WHAT YOU SHOULD DO: Take the lines from the one bearing "Write part 2" to the one bearing "return at.x, at.z", inclusive, and reproduce them exactly; include no other line.

TASK MATERIAL:
※ ※ ※

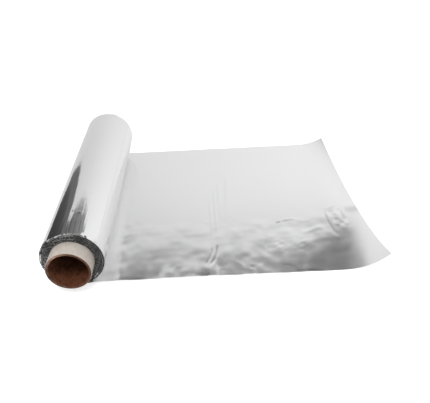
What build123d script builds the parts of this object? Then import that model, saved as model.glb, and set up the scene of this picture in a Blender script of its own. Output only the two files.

※ ※ ※

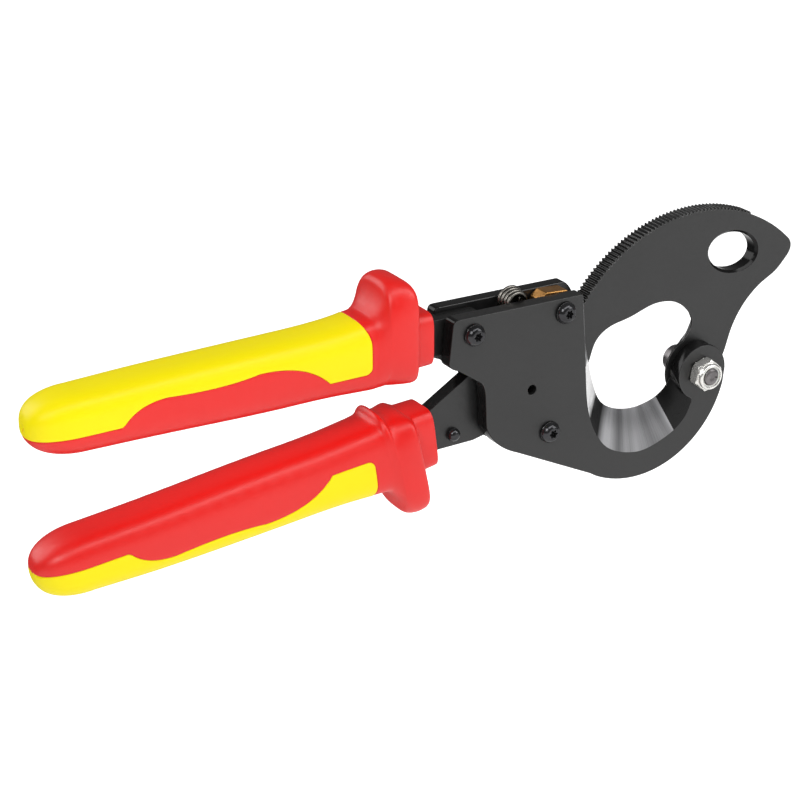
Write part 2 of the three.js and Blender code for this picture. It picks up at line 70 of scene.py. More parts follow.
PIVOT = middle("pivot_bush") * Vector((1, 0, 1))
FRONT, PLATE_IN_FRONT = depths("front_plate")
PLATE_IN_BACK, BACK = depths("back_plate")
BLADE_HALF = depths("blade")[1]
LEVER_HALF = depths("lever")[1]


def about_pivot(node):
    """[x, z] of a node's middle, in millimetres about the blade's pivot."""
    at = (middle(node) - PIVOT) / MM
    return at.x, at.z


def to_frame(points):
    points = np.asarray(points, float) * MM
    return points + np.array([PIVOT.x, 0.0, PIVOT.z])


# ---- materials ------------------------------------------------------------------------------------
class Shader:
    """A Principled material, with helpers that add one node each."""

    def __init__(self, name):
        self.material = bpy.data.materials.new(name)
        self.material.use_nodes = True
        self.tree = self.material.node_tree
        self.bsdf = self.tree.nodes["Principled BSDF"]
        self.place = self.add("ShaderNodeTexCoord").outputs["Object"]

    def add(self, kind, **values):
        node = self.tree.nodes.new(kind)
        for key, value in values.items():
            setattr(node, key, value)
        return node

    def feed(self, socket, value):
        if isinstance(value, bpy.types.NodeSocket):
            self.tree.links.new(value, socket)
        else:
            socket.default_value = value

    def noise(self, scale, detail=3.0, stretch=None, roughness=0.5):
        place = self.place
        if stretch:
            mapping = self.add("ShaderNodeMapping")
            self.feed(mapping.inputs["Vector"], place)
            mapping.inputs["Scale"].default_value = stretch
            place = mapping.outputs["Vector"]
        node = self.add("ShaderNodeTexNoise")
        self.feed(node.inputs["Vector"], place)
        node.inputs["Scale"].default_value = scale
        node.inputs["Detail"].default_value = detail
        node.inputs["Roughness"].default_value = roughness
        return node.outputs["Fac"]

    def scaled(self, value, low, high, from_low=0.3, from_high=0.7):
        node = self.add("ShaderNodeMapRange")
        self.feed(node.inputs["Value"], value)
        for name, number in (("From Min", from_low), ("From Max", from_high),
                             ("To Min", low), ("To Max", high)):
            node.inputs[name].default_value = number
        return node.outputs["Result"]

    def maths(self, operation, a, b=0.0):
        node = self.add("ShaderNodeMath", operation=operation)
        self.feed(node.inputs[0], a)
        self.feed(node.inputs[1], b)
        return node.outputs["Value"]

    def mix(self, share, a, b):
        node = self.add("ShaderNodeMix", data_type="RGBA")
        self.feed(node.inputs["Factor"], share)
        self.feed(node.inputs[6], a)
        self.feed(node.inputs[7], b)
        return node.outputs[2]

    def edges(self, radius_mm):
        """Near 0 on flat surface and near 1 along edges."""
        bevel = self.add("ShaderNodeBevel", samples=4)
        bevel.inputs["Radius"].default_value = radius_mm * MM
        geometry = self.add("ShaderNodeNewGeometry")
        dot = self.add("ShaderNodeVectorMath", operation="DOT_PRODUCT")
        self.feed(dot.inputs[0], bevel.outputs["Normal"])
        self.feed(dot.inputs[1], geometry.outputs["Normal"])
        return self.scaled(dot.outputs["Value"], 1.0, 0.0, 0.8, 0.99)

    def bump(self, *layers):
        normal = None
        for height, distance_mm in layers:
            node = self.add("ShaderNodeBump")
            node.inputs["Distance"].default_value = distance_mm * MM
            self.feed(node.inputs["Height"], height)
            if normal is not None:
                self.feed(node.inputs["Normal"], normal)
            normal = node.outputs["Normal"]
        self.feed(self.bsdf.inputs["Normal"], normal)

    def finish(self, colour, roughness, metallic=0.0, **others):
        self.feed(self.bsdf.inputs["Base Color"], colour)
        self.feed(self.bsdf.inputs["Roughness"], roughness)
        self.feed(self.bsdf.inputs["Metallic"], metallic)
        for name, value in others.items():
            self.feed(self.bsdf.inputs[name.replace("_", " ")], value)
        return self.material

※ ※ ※

FINAL RESULT:
Write part 2 of the three.js and Blender code for this picture. It picks up at line 70 of scene.py. More parts follow.
PIVOT = middle("pivot_bush") * Vector((1, 0, 1))
FRONT, PLATE_IN_FRONT = depths("front_plate")
PLATE_IN_BACK, BACK = depths("back_plate")
BLADE_HALF = depths("blade")[1]
LEVER_HALF = depths("lever")[1]


def about_pivot(node):
    """[x, z] of a node's middle, in millimetres about the blade's pivot."""
    at = (middle(node) - PIVOT) / MM
    return at.x, at.z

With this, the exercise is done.